We want to live right on the beach. We had thought of the Yucatán, and found a gorgeous home in the internet… but passed when we found out about this law. (Now we are considering the coast of Nicaragua.)
Thank you and we so enjoy your newsletters, as well as Kathleen’s.
Yes, any land within 50 kms of the coast (31 miles) must be held in a trust or corporation.
I own a property on the seafront, and I’m sympathetic to this question because I was uneasy about the issue myself. In fact, I contacted a colleague looking for the same kind of reassurance Felice is seeking.
I was somewhat comforted by the fact that hundreds of thousands of people already own land this way… and the fact that the process is internationally recognized and guaranteed by law.
But, frankly, it wasn’t all that comforting… especially given the fact that, when I bought, we were threatening to build a wall on the border and to deport millions of Mexicans—things that don’t exactly reward Mexico’s current welcoming attitude towards Americans.
In the end, I decided to look at it in a positive and practical way:
This financial structure has been in use since Roman times and is a part of Mexican Law since the 1920s.
The fideicomiso protects your asset in the same way that trusts do in our own country.
It also allows you to leave the property to whomever you want in the event of your death… something that would be difficult and time-consuming without the trust.
In addition to flexibility with your heirs, the trust sidesteps probate… allowing your heirs to take possession right away.
The trust can be set up through a Mexican bank or a foreign bank operating in Mexico. Mine is with Scotiabank.

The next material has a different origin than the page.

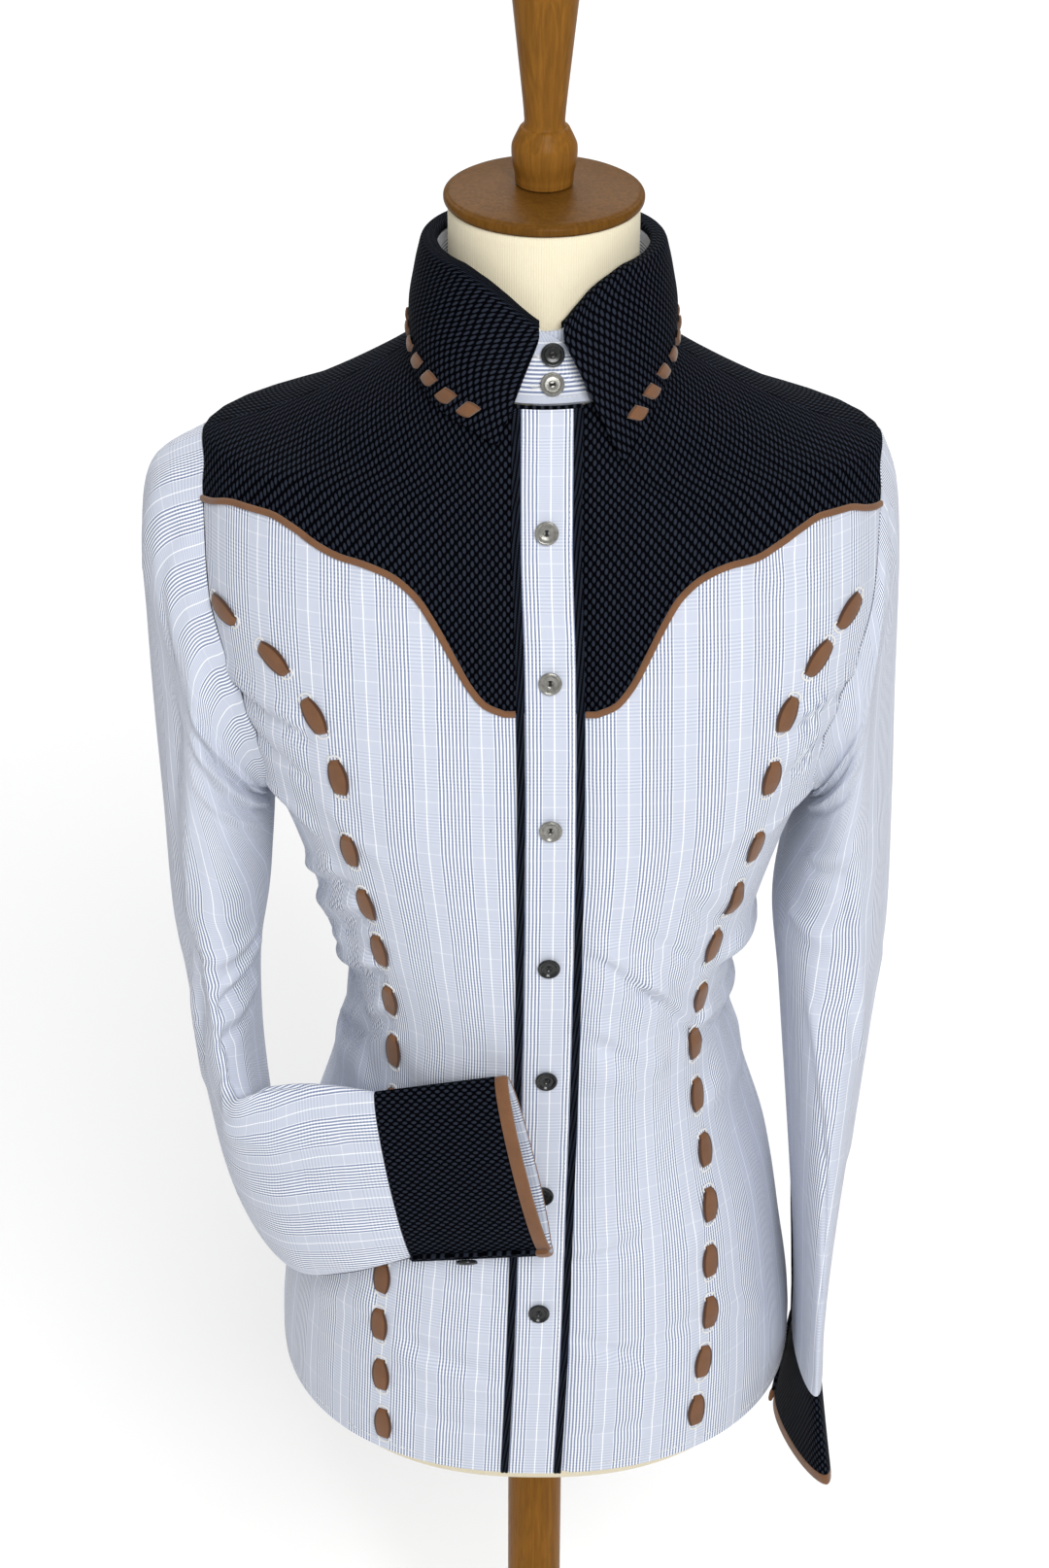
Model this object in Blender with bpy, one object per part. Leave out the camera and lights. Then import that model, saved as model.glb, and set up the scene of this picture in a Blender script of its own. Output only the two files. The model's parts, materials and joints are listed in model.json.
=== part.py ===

So this trust has advantages… and I think it’s very unlikely that Mexico would violate the terms of existing trusts for so many foreign property owners.
I am visiting Cartagena, Colombia, on Aug. 24 to explore the city. I decided to see this city first (rather than Medellín) because it’s on the ocean, which I’d prefer.
I would like for you, if it’s possible, to tell me where I could get info on renting and buying apartments, or maybe refer me to one or two real estate agents.
I am considering a one-bedroom apartment in a building that will start construction soon, being built by “Araujo & Segovia” builders and developers at approximately $40,000.
I would greatly appreciate your counseling on this.
Cartagena is a popular expat choice in Colombia and has been an excellent real estate market for a long time. As it’s a world-renowned city, it has held up well, regardless of what’s happening in the global economy.
For a real estate contact, try Jim Main and our friends at Cartagena First American. As you’ll see when you get there, there are three separate and distinct lifestyles to choose from in Cartagena: Spanish colonial, an energetic, partying beach environment, and a residential beach environment. Plan to spend some time getting to know the various neighborhoods before you decide which is best for you.
For more info, see my previous article on Cartagena.
As to the pre-construction apartment, Araujo & Segovia has a number of projects in Cartagena and I’m not sure which one you’re interested in. It’s most likely San Telmo, which is in a newly developing area I’m not familiar with.
If you like the project, I’d compare its neighborhood to Getsemaní and Manga to see how they stack up. Then have a look at El Laguito and Bocagrande… just to make sure you know all your options before deciding.